<US-RACING>
IRLのシーズン最多記録となる、7回目のポール・ポジションを獲得したエリオ・カストロネベス。得意とするベル・アイルのコースで、予選男が本領を発揮した。シングル・カー・クオリファイのラスト・アタッカーとして登場したカストロネベスは、3番手のタイムをマークし、難なくファイアストン・ファスト・シックスの出場権を得る。迎えた10分間の最終予選は、ダリオ・フランキッティとの一騎打ち。2.070マイルのコースをコンマ1秒以内で争う白熱した予選は、残り2分にカストロネベスが1分12秒0688を記録し、フランキッティを逆転してポール・ポジションを勝ち取った。「僕ひとりの力ではないよ。チームみんなの信じがたい努力のおかげなんだ。ロジャー(ペンスキー)とクルーのみんなにはとても感謝している。かなり細かい点に集中し、ごくわずかな変更を加えたらあのラップを走れた。説明できないほど気持ちが高ぶったね。ほんとうに嬉しいんだ」と喜びを爆発させるカストロネベス。7年前にこのベル・アイルで初めて披露したフェンス登りのパフォーマンスを、再び観客に見せることが出来るだろうか。
シングル・カー・クオリファイをトップで通過しながら、0.0742秒という僅差でポール・ポジションを逃したダリオ・フランキッティ。今朝のプラクティスではターン6の立ち上がりでウォールにヒットするアクシデントを犯し、チームが大急ぎでマシンを修復する事態に陥っていた。なんとか予選までに修復が間に合い、フランキッティはチームの努力を裏切らない走りを見せた。ポール・ポジションこそカストロネベスに明け渡したものの、タイトルを争うスコット・ディクソンの前はしっかりキープ。逆転チャンピオンに向けて順当な位置を確保した。「良い走りができたよ。

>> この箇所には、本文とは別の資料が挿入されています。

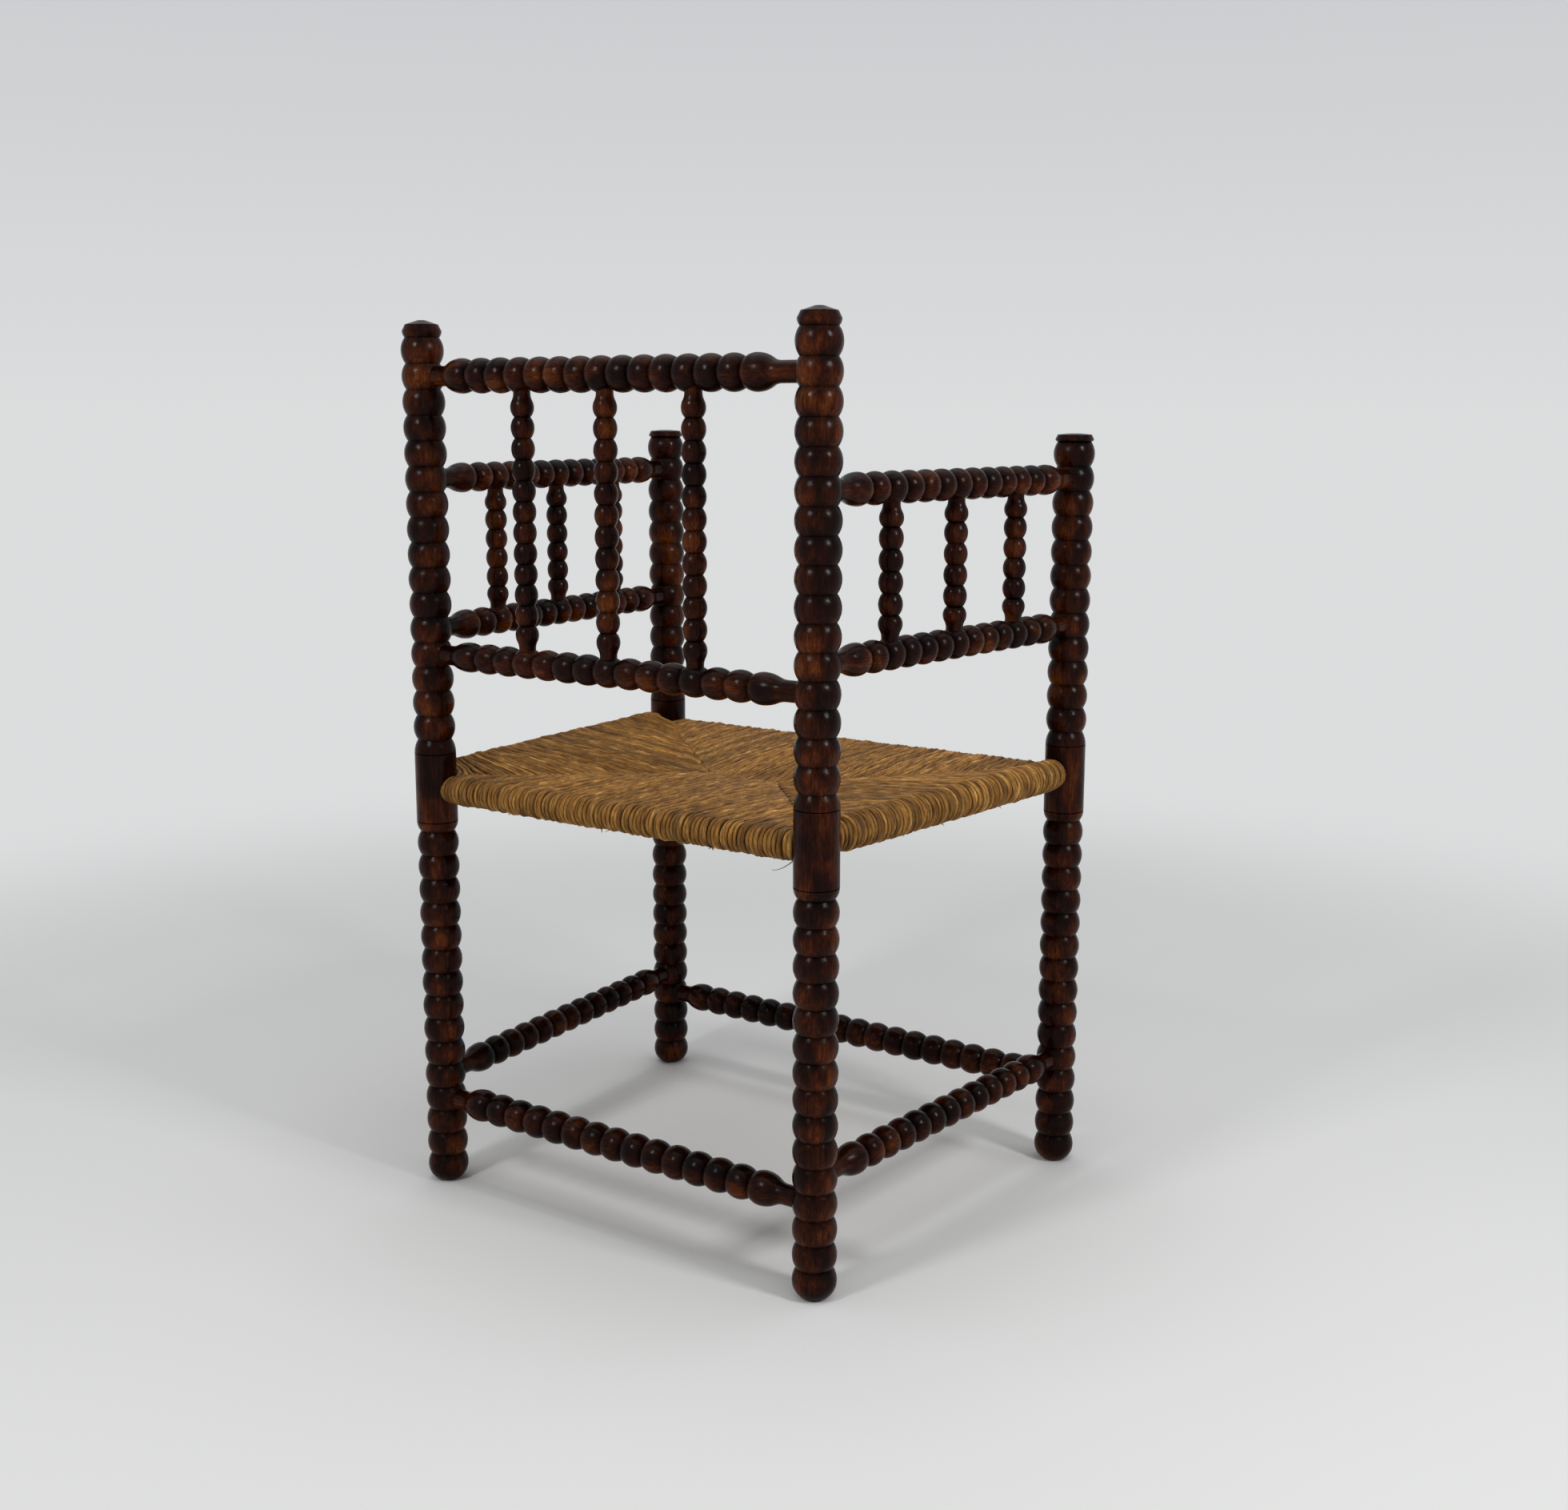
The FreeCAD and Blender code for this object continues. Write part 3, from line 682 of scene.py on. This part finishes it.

コンマ1秒以内でポールを逃したことを考えると、もっと速く走れたはずだと思ってしまうね。でもタイヤが一番良い状態であのタイムだから、精一杯だったんだ。イエロー・フラッグが振られていたのに、エリオがどうやってタイムを更新したのかはちょっと疑問だね。今朝はクラッシュしてしまって、クルーのみんなが一生懸命直してくれた。彼らを凄く誇りに思うし、明日のレースがほんとうに楽しみだよ」と話すフランキッティ。レースをリードし、ポイント・リーダーとなって最終戦を迎えたいところだ。
今朝のプラクティスでトップ・タイムをマークしたポイント・リーダーのディクソンは、予選では振るわず、3位に留まった。やはりCARTで優勝経験を持つ上位二人とは、わずかだが差があるようだ。4ポイント差で迫りくるフランキッティを、自分より前のグリッドに出してしまったのは手痛いが、フランキッティのサポート役となるカナーンを切り崩したのは好材料。直接対決に持ち込んで、フランキッティを攻略したい。「今朝のセッションは良い感触だったけど、予選では慎重になりすぎたかもしれないね。そのあと少しセット・アップを変えたら、ものすごいアンダーステアになってしまった。幸いフロント・ローの近くからスタートするし、エリオがポールを獲ったことは良いことだね」と予選を振り返るディクソン。抜きどころの少ないベル・アイルで、どこに突破口を見出すのか注目される。
昨日のプラクティスでトラブルの原因を突き止めた松浦孝亮。今日のセッションはどんどんタイム・アップを図っていきたいところだったが、結局タイムを上げることが出来ず、予選を14位で終えた。「アタック自体はそれほど悪くなかったですけど、ターン3でミスしたのが大きかったですね。マシンはだいぶ良くなりましたが、まだ遅いです。ドライバーが頑張らないといけない部分と、マシンに頼らなくてはいけない部分の両方があるから、改良の余地がまだまだあります」と語る松浦。依然として厳しい戦いが続いているが、粘り強い走りで上位進出を期待したい。
二日目を迎えたデトロイトでは、来年以降のインディカーに関するプレス・カンファレンスが開かれた。マシンに関しては2008年からパドル・シフトが導入されることになり、これによってドライバーの負担が減るだけでなく、安全性やトランス・ミッションのライフ向上にも貢献する。また騒音削減のために、2008年からF1で採用されるものと同様のサイド・ポッドと、アンダー・ウイングの装着が義務づけられることになった。さらにFIAの新しい安全基準を満たす21インチのコックピットを、2009年〜10年の間に導入することも発表された。計画では2010年ないし11年に新シャシーを導入することも明かされたが、その詳細は未定。カンファレンス会場ではアート・センター・カレッジの学生がデザインした未来的なコンセプト・カーのイラストがあり、これがどこまで洗練されていくのか今後が楽しみだ。一方、レースに関しては将来的に、国内外問わず20戦まで拡大することが明らかにされている。